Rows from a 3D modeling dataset
☆ ☆ ☆

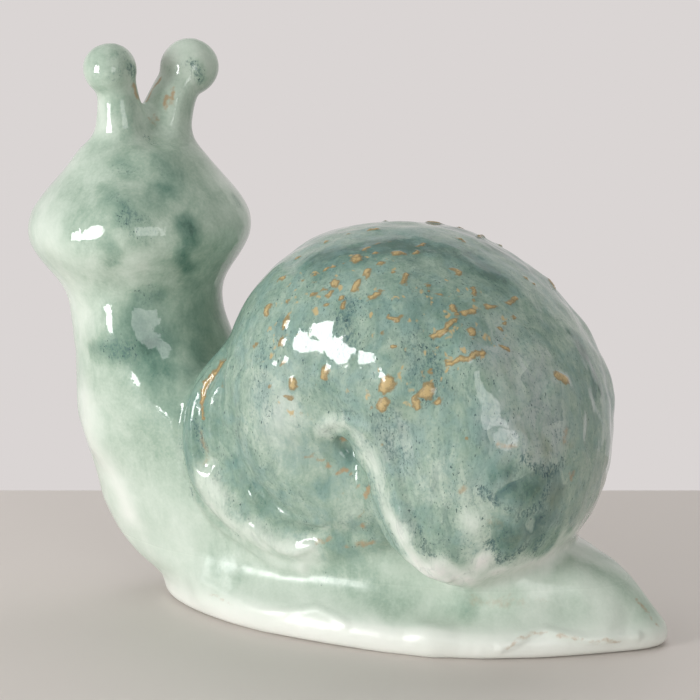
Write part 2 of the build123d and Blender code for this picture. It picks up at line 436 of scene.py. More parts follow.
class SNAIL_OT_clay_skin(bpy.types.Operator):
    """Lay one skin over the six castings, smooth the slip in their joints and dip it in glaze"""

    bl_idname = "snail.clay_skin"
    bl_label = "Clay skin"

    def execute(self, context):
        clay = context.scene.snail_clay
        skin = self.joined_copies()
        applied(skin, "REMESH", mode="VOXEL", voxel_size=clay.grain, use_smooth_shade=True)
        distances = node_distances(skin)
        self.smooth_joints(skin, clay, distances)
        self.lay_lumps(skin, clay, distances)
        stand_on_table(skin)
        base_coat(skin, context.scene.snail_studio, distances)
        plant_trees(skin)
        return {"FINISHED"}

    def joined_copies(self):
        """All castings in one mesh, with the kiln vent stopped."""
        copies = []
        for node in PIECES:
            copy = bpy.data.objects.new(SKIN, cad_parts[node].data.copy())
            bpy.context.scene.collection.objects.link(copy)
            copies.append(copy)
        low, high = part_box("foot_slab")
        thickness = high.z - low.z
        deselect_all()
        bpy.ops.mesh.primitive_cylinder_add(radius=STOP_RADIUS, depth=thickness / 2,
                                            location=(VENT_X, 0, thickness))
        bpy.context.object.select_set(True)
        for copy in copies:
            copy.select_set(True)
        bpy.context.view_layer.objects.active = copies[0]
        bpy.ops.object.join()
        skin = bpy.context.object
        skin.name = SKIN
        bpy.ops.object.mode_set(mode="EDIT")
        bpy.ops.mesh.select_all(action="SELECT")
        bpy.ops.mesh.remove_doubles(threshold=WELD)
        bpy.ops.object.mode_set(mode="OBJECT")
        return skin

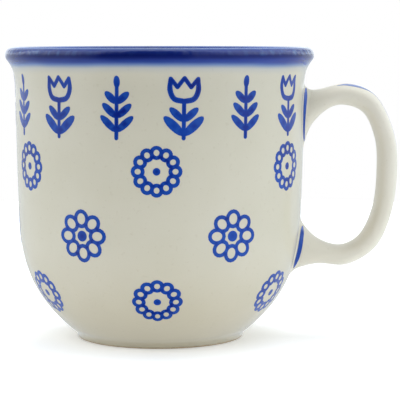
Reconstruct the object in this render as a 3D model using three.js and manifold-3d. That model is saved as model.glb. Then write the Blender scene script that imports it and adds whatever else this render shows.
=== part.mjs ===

☆ ☆ ☆

■ EXERCISE BRIEF:
Select and copy every line of the material that holds the string "scene".

■ EXERCISE ANSWER:
Write part 2 of the build123d and Blender code for this picture. It picks up at line 436 of scene.py. More parts follow.
        clay = context.scene.snail_clay
        base_coat(skin, context.scene.snail_studio, distances)
            bpy.context.scene.collection.objects.link(copy)
Reconstruct the object in this render as a 3D model using three.js and manifold-3d. That model is saved as model.glb. Then write the Blender scene script that imports it and adds whatever else this render shows.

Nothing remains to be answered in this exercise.